In their application, the appellants contended by section 106(6) of the Constitution of Guyana, the Cabinet, including the president, is required to resign if the Government is defeated on the vote of a majority of all elected members of the assembly on a vote of no confidence.

They say the assembly comprises 65 elected members and on December 21, last year, when 33 members voted in favour of the motion and 32 against, the Speaker declared the motion passed.
They also contend that the Government was required to hold an election in three months, on or before March 22.

After the passage of the vote of no confidence Granger’s coalition government failed to demit office or call elections. Instead the validity of the motion was challenged in the courts in Guyana and eventually led to two days of hearings at the CCJ in May.

In dismissing the Guyana Government’s arguments on the requirement for a majority, the CCJ held that the country’s Constitution “referred to a majority of the total number of votes or seats in the National Assembly, irrespective of the number of members who actually vote.

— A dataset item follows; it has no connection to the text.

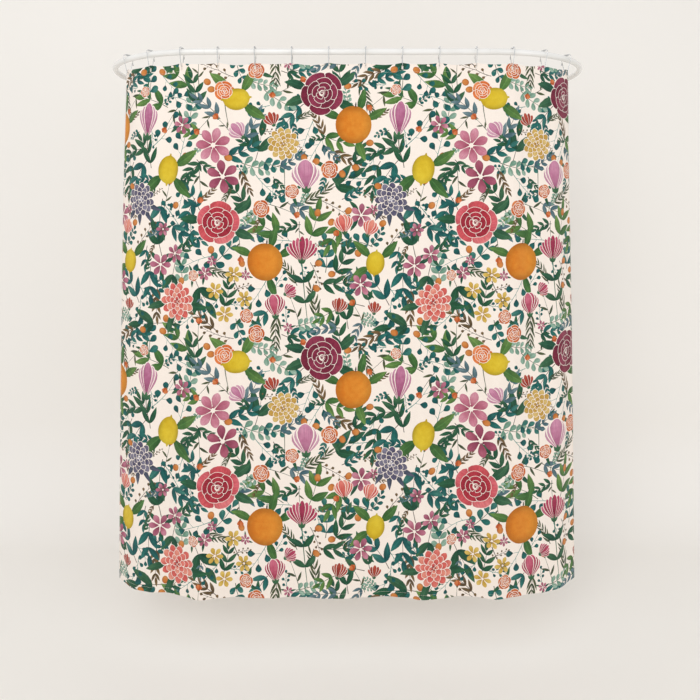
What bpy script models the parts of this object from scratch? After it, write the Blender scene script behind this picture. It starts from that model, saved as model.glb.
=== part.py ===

“In determining that majority, the court was of the opinion that the ‘half plus one’ rule was not applicable,” Saunders said.

In their decision on Persaud’s ineligibility to vote because he held dual citizenship, the CCJ said the National Assembly was required to file an election petition in the Guyana High Court within 28 days after the publication of the 2015 election results, as provided for in the National Assembly (Validity of Elections) Act.

“Since this case was filed in January 2019, the Court held that the challenge to Mr Persaud’s election to the Assembly had been out of time. The Court also rejected the submission that Mr Persaud was absolutely required to vote against the motion of no-confidence along with other members of the Government,” Saunders said.

The CCJ also ruled against the Guyana Government’s contention that provisions of the Constitution only applied to “motions of confidence,” which could only be raised by a member of the Government, and not motions of no confidence.

Saunders said it was only a “linguistic difference” and “a different side of the same coin.”
The court’s main judgment was delivered by Saunders, with concurring decisions by Wit, Anderson and Rajnauth-Lee.

Anderson, in his comments, said there may be a need for drafters to revisit the “language of ‘confidence motions’ provisions in the Constitution to bring about more clarity.”

In a separate, but related judgment, the CCJ ruled that Granger’s appointment of retired Rev Justice James Patterson as chairman of the elections commission “was flawed and in breach of Guyana’s Constitution.”

The CCJ held that the most sensible approach to the process of appointing a chairman was for the Leader of the Opposition and the President to communicate with each other in good faith and even meet to discuss eligible candidates for the position before a list of nominees was submitted.
On Monday, the CCJ will hear from both sides on how the issue should be rectified, while also making it clear it will not entertain additional evidence on the issues decided on by the court.
Saunders, who spoke to attorneys who were both in Trinidad and via video-conferencing from Guyana's Appeal Court , encouraged the two sides to engage with each other for a mutually-agreed position.

The elections commission has previously told the president elections are only possible in late November, but the Opposition has argued that the list can be updated without house-to-house registration.

“We are hoping for a happy marriage between principle and practicality,” said Wit.
Saunders said the rulings were clear and the court is hoping the parties can agree on the consequential orders.

Guyana’s Government has repeatedly said it will abide by the CCJ’s ruling.

Speaking in Guyana, AG Basil Williams said the final court has spoken, adding that the court knocked the Government down on every point.

Jagdeo was represented by a team of attorneys including Douglas Mendes, SC, Devesh Maharaj, Kamal Ramkarran, Sanjeev Datadin and Kandace Bharath. The Attorney General's legal team was led by Eamon Courtenay, SC and GECOM was represented by a team led by Stanley Marcus,SC.

This story has been adjusted to include additional details. See original post below.


The Caribbean Court of Justice Tuesday morning ruled that the December 21 No Confidence Motion was properly passed with a vote of 33 members in the 65-seat National Assembly.

The case centers around the no-confidence motion in the coalition government led by President David Granger, which was passed by the 65 member assembly by a slim 33 to 32 majority on December 21, last year. The motion succeeded as former Government MP Charrandas Persaud controversially voted along with Opposition MPs based on moral grounds.

Following the motion, which effectively forced the Cabinet to resign and fresh elections to be held, Attorney General Basil Williams filed a High Court action against Opposition Leader Bharrat Jagdeo and Speaker of the National Assembly, Dr Barton Scotland, to determine if the motion was lawfully passed.

Persaud also filed an action challenging a subsequent decision to disqualify him as he holds Canadian citizenship.

Acting Chief Justice Roxanne George-Wiltshire first ruled that the motion was correctly passed although Persaud was illegally sitting as an MP due to his dual citizenship.

On March 22, the Court of Appeal overturned the judgment in a majority ruling which held that an absolute majority of 34 votes were required to pass the no-confidence motion.

Jagdeo is represented by a team of attorneys including Douglas Mendes,SC, Devesh Maharaj, Kandace Bharath, Anil Nandlall and Sanjeev Datadin. Williams' legal team is being led by Eamon Courtenay, SC.